Manifestação em frente ao STF. Foto: Michelle Calazans/Cimi

“O que mais me preocupa é esse marco temporal, que atrapalha nossa demarcação”, afirma Tito Vilhalva, liderança quase centenária do tekoha Guyraroka que esteve presente em Brasília para defender sua terra. “Vieram 50 lideranças pra Brasília, tivemos um resultado bom. Todo o povo abraçou junto, para a gente segurar esse nosso Guyraroka”.

Os Guarani e Kaiowá têm se unificado em defesa da terra de seu Tito. Foi no Guyraroka que ocorreu a última reunião da Aty Guasu, a Grande Assembleia Guarani e Kaiowá.

“A vinda da nossa delegação aqui em Brasília para defender Guyraroka é muito importante, porque é algo que afeta todos os indígenas Guarani e Kaiowá”, avalia Eliseu Lopes, liderança da Aty Guasu presente em Brasília.

“Não queremos que o Guyraroka seja anulado, porque aquela é uma terra tradicional nossa”

Indígenas manifestaram-se na AGU, onde protocolaram documento pedindo revogação do Parecer 001/2017. Foto: Egon Heck/Cimi

Indígenas manifestaram-se na AGU, onde protocolaram documento pedindo revogação do Parecer 001/2017. Foto: Egon Heck/Cimi

Semana de lutas

“Aproveitamos a semana em Brasília para marcar várias outras agendas no MPF [Ministério Público Federal], na Educação, na Saúde. Mas o mais importante é derrubar essa anulação do Guyraroka.
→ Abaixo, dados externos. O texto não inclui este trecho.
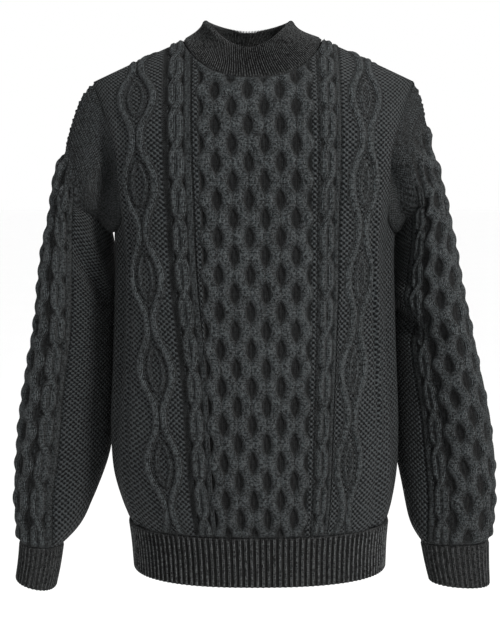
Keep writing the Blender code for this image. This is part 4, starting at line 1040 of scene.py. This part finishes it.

Não queremos que o Guyraroka seja anulado e a comunidade seja despejada, porque aquela é uma terra tradicional nossa”, explica ele.

Além das incidências nos ministérios da Educação e da Saúde, na terça-feira (11), os indígenas participaram da capacitação para Preservação da Terra e da Água do Cerrado Brasileiro, promovida pelo Ministério Público Federal (MPF).

Na quarta (12), os indígenas realizaram um ato na Advocacia-Geral da União (AGU) e protocolaram um documento pedindo a revogação imediata do Parecer 001/2017, elaborado pela ministra Grace Mendonça e assinado pelo presidente Michel Temer.

Ato contra Parecer Antidemarcação da AGU, em Brasília. Foto: Egon Heck/Cimi

Ato contra Parecer Antidemarcação da AGU, em Brasília. Foto: Egon Heck/Cimi

O parecer obriga a administração pública federal a aplicar medidas que restringem os direitos dos povos indígenas, como o marco temporal, que determina que os povos indígenas só teriam direito à demarcação das terras que estivessem sob sua posse em 5 de outubro de 1988.

Considerada inconstitucional pelo MPF, a medida conhecida como “Parecer Antidemarcação” é denunciada pelo movimento indígena por ter sido negociada com a bancada ruralista para paralisar as demarcações de terras indígenas no Brasil. De frágil sustentação, o Parecer 001/2017 já sofreu uma derrota judicial em um caso específico, tendo sua aplicação suspensa na demarcação da TI Teresa Cristina, dos Bororo, em Mato Grosso.

Na quinta-feira, depois de mais uma semana de luta na capital federal, a delegação Guarani e Kaiowá rumou de volta para o Mato Grosso do Sul.

“Nossa pauta mais urgente era retirar a votação do plenário virtual, e graças a Nhanderu conseguimos reverter isso. Foi mais uma batalha vencida, mas a luta continua, e Guarani Kaiowá não vai desistir até conseguir o que é nosso, foi nosso e vai continuar sendo nosso”, afirma Erileide Domingues, moradora do tekoha Guyraroka.